Jem Southam is represented by Robert Mann Gallery with Charles Isaacs Photographs. The Rockfalls of Normandy was originally supported in 2005 by a residency with Pôle Image Haute-Normandie. His series Upton Pyne, recently exhibited at the Yale Center for British Art, will travel to the Davis Museum at Wellesley College from March 19 to June 8, 2008. Southam was born in Bristol, England in 1950. He is the recipient of numerous awards and has had solo shows at the Victoria & Albert Museum and the Tate St. Ives. Recent monographs include Landscape Stories and Painter's Pool. Southam lives and works in Exeter, England.
The New York Sun
April 10, 2008
William Meyers
A cartoon yellowing on my refrigerator door is captioned, "He didn't know how to appreciate nature." It shows a middle-aged man sitting in a stuffed armchair improbably set down in an open field. There are mountains in the background, trees to the right, and an attentive rabbit to the left. A balloon above the man's head shows what he is thinking: "There's no plot." The cartoon, by Bruce Eric Kaplan, came to mind as I looked at the 13 pictures in "Jem Southam: The Rockfalls of Normandy" at the Robert Mann Gallery. What am I supposed to see in these works?
Jem Southam, who was born in Bristol in 1950, is one of England's finest contemporary landscape photographers. Much of his work, including the recent "Upton Pyne," is about the effect of man on the rural countryside, although nothing made by man is visible in "The Rockfalls of Normandy." The pictures at Robert Mann are 46.5-by-55.25-inch chromogenic dye coupler prints. The large scale is appropriate here because the images encompass vast distances along the shore, immense geological features, boulders, rocks, pebbles, grains of sand, and lichen, all of which Mr. Southam wants us to see with sharp particularity. The complex processing is necessary to achieve the subtle, deep colors: ferrous oranges in the cliffs, dark seaweed greens in the tide pools, delicate pearly blue grays in the distant seacoast. The pictures have sonorous French place names — "Valleuse de Cure," "Senneville-sur-Fecamp," "Les Petites Dalles," and "St. Pierre-en-Port" — and the pristine beauty of spots that are still too difficult to access for littering tourists.

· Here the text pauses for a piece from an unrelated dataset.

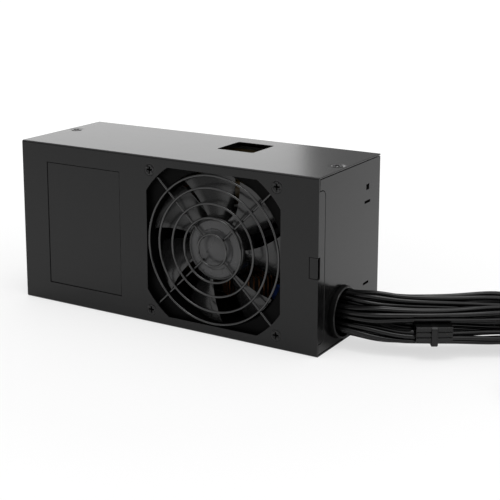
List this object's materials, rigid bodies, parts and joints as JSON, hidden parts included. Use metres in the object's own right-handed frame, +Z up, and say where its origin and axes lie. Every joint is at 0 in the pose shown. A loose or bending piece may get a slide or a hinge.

Still, nature has no meaning for me. I understand the intellectual, and even some of the spiritual, beliefs that produced the transcendental Hudson River School of painters, and the impulses that sent Ansel Adams up the Sierra Nevadas, and I have hiked, camped, and climbed. Although nature may be nice to look it, I am too far from the Druids to be inspired by it. What I see in Mr. Southam's images is a meticulous use of found materials to produce complex works of abstract design. They are like the nonobjective paintings of mid-century except, of course, they are objective. Or they are like highly patterned Islamic art, except the patterns do not recur. Colors, shapes, and scale are the elements of these sophisticated compositions.
Another element Mr. Southam incorporates, by way of providing a "plot," is time. One picture was taken at Senneville-sur-Fecamp in February 2006, and another was taken from the same spot in April of that year. The first was shot at a low tide that exposed the rocky shelf abutting the cliffs and gave the scene a brownish cast; the second at high tide, when a wide swath of seaweed gave it a bluish green tint. Between the picture taken at Vaucottes in November 2005 and the one taken in February 2006, the disposition of the black pebbles on the beach changed considerably. The high cliff jutting seaward in the distance seems to be the same in each, but we understand that, given eons, it, too, will go. Whatever others find to appreciate in nature or in Mr. Southam's precise renderings of it, to me the most discernible theme is those "awful notes, whose concord shall not fail" that the great Romantic poet William Wordsworth heard in nature, and wrote about in "Mutability."
The New York Times
April 11, 2008
Karen Rosenberg
Having spent the last decade and a half exploring the English landscape, the photographer Jem Southam has crossed the Channel for his latest series, "The Rockfalls of Normandy." His pictures show the crumbling cliffs and eroding beaches along the northern coast of France, treating the landscape as a (slowly) moving target.
Geologic change is best articulated in pairs of photographs, taken several months apart at the same locations. The mossy pebbles at the water's edge in "Senneville-sur-Fécamp," captured in February and April of 2006, seem to have receded in the later photograph. The same phenomenon occurs in "Vaucottes" (November 2005 and February 2006), as a thin slice of water creeps in from the right side of the frame.
In several frontal shots of the cliffs, shallow pictorial space emphasizes the effects of time and gravity. The partly sheared-off face of a mottled rock formation in "St. Pierre-en-Port" (November 2005) exposes a uniformly chalky underlayer.
The photographs have a soothing quality, as if Mr. Southam were smoothing over the historical scars of Normandy's beaches by calling attention to the larger forces of nature. These landscapes are haunted not by ghosts of the Allied invasion, but by English poets like Wordsworth and Matthew Arnold.